American energy companies are well positioned to make their views on Libya understood in Washington.
Two major firms based in the U.S. - Exxon Mobil and Occidental Petroleum - have operations in Libya.
Exxon Mobil signed a deal with Libya’s National Oil Corporation in 2005 to share offshore exploration and production. Two years later, it signed another agreement for the Sirte Basin. It started drilling its first deepwater exploration well there in 2009.
Occidental, the first American company to resume oil operations in Libya after the U.S. government lifted sanctions, has permits to explore the Sirte basin.

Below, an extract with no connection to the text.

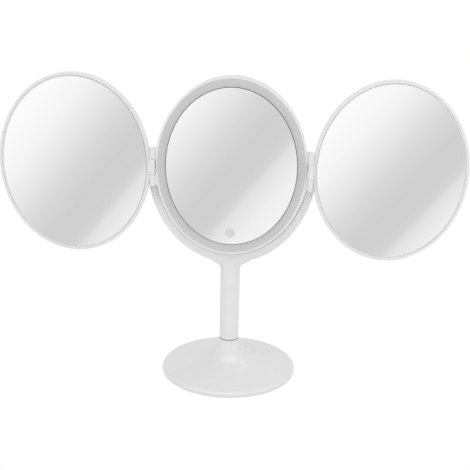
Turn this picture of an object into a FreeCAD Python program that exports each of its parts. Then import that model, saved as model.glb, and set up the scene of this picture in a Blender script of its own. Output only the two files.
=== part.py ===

Both companies have large lobbyist contingents, focused not only on Libya, but on worldwide concerns.
Exxon, which reported spending almost $12.5 million on lobbying last year, employs 11 lobby firms. Its corporate lobbyists include Theresa Fariello, former deputy assistant secretary at the Energy Department.
Occidental Petroleum, with a lobby bill of more than $2.5 million in 2010, has just one outside lobby shop - Hogan Lovells.
The firm has connections to the White House and the State Department. Charles C. Adams Jr., a partner at Hogan Lovells, was a bundler for the Obama campaign. Another partner, Robert S. Bennett, represented Bill Clinton during the Lewinsky scandal.